Given task -
Up to and including the line that contains "procedural material: one", repeat each line of the data exactly, starting from the first.

Data section -
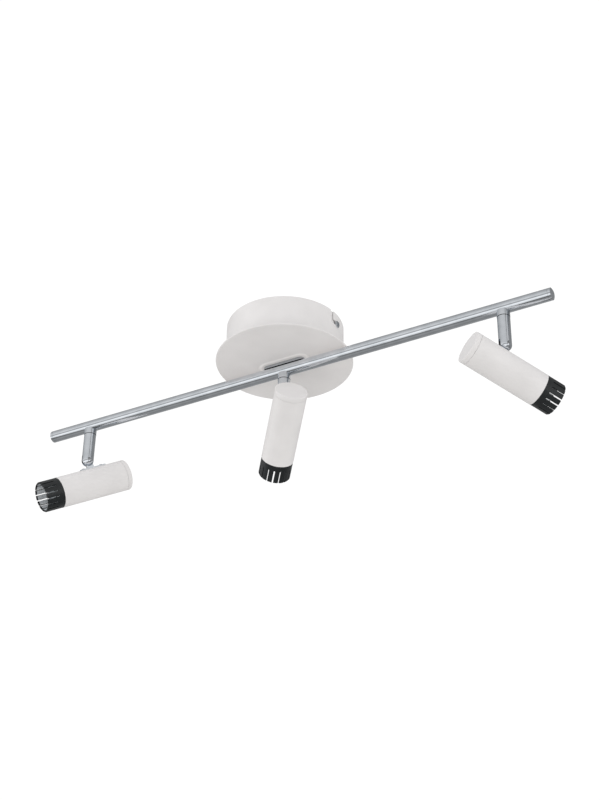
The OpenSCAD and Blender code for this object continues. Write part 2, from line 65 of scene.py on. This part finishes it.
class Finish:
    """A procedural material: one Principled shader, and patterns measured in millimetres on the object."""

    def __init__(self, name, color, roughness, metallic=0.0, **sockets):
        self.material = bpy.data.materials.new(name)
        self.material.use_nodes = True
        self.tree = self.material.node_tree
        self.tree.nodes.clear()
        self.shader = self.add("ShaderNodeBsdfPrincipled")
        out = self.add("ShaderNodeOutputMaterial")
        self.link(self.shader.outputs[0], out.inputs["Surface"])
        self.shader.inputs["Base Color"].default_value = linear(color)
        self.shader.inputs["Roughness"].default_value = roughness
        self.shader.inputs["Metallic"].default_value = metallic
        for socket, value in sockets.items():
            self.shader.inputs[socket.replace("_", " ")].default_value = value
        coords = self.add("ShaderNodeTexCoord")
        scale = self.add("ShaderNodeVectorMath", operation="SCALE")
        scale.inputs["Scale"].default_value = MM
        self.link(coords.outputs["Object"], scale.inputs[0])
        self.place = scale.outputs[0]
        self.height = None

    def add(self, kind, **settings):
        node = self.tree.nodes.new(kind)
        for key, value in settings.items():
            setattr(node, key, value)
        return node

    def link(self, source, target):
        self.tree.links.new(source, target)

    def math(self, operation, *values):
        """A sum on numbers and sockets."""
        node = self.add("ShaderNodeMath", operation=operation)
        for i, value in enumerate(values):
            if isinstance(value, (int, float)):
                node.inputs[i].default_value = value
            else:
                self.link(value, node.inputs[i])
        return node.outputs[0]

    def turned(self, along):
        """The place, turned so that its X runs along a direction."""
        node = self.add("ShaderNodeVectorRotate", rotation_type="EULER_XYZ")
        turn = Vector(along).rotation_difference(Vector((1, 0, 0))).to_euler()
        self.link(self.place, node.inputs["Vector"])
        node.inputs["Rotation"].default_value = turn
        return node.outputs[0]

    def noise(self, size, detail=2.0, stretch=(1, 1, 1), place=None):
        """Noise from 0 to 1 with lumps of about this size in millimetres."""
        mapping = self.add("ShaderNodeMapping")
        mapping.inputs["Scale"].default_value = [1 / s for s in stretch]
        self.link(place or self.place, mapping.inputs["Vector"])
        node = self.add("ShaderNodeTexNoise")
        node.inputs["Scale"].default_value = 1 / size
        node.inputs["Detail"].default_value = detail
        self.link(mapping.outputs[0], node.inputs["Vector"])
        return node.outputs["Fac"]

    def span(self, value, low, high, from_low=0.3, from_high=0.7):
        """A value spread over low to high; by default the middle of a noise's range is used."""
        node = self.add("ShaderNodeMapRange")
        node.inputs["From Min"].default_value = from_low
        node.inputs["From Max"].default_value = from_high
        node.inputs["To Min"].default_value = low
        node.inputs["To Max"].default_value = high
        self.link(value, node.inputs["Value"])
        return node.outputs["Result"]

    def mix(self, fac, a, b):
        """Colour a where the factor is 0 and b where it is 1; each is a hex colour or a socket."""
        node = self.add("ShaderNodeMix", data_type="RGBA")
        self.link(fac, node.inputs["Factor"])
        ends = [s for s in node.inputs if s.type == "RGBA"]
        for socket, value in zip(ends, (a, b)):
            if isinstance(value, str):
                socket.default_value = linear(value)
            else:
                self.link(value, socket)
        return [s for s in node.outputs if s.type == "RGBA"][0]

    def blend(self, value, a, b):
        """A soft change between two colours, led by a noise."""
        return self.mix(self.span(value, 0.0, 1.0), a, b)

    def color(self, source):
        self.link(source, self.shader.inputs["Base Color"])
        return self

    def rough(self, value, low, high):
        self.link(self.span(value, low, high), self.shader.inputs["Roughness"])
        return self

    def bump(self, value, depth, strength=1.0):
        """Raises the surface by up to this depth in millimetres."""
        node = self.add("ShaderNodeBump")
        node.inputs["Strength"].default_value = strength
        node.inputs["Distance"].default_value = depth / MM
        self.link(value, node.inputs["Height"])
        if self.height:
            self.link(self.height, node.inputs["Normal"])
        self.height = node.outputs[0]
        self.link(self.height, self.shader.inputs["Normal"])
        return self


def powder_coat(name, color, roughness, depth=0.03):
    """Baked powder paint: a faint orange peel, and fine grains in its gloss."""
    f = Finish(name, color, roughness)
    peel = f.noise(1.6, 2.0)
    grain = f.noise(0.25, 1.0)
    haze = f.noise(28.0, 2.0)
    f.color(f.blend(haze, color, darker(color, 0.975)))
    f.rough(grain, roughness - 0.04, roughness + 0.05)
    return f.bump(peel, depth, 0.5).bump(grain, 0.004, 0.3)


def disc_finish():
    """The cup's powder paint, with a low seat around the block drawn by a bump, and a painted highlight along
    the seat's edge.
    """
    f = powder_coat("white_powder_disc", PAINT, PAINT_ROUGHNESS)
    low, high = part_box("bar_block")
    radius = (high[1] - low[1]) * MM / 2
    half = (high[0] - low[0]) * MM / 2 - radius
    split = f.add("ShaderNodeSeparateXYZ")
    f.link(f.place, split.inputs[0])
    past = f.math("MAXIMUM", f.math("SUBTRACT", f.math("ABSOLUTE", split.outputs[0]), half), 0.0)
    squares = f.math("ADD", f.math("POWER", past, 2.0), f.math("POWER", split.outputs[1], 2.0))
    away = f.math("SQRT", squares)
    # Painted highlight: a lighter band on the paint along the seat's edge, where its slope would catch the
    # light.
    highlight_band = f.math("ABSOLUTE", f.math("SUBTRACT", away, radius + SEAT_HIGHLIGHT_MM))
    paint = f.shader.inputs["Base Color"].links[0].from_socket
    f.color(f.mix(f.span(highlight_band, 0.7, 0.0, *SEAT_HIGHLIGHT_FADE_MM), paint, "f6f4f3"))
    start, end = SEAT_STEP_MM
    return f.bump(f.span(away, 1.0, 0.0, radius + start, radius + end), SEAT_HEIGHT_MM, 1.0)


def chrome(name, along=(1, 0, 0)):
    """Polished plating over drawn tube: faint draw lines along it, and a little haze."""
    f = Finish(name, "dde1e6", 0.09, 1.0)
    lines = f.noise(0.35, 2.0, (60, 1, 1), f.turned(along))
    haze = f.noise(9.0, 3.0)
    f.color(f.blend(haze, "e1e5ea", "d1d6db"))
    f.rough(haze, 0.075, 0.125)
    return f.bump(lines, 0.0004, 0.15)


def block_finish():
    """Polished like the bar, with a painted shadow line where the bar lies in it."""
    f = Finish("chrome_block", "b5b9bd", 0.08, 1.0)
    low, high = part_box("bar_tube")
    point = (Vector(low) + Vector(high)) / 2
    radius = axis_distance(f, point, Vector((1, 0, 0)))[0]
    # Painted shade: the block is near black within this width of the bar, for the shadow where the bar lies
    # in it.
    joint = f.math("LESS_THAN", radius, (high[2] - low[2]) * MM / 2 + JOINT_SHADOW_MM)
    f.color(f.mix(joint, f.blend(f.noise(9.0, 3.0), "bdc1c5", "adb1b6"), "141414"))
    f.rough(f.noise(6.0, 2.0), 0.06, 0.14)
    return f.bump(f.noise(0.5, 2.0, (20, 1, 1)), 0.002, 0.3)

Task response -
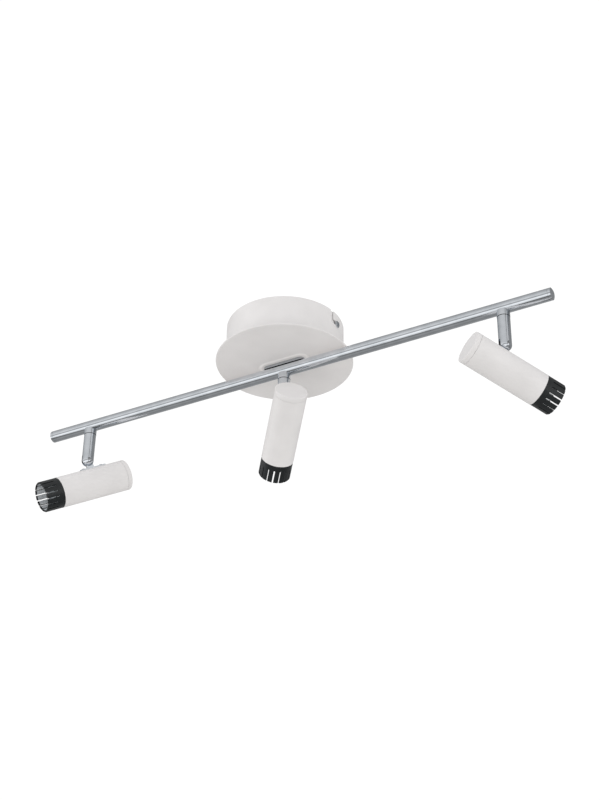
The OpenSCAD and Blender code for this object continues. Write part 2, from line 65 of scene.py on. This part finishes it.
class Finish:
    """A procedural material: one Principled shader, and patterns measured in millimetres on the object."""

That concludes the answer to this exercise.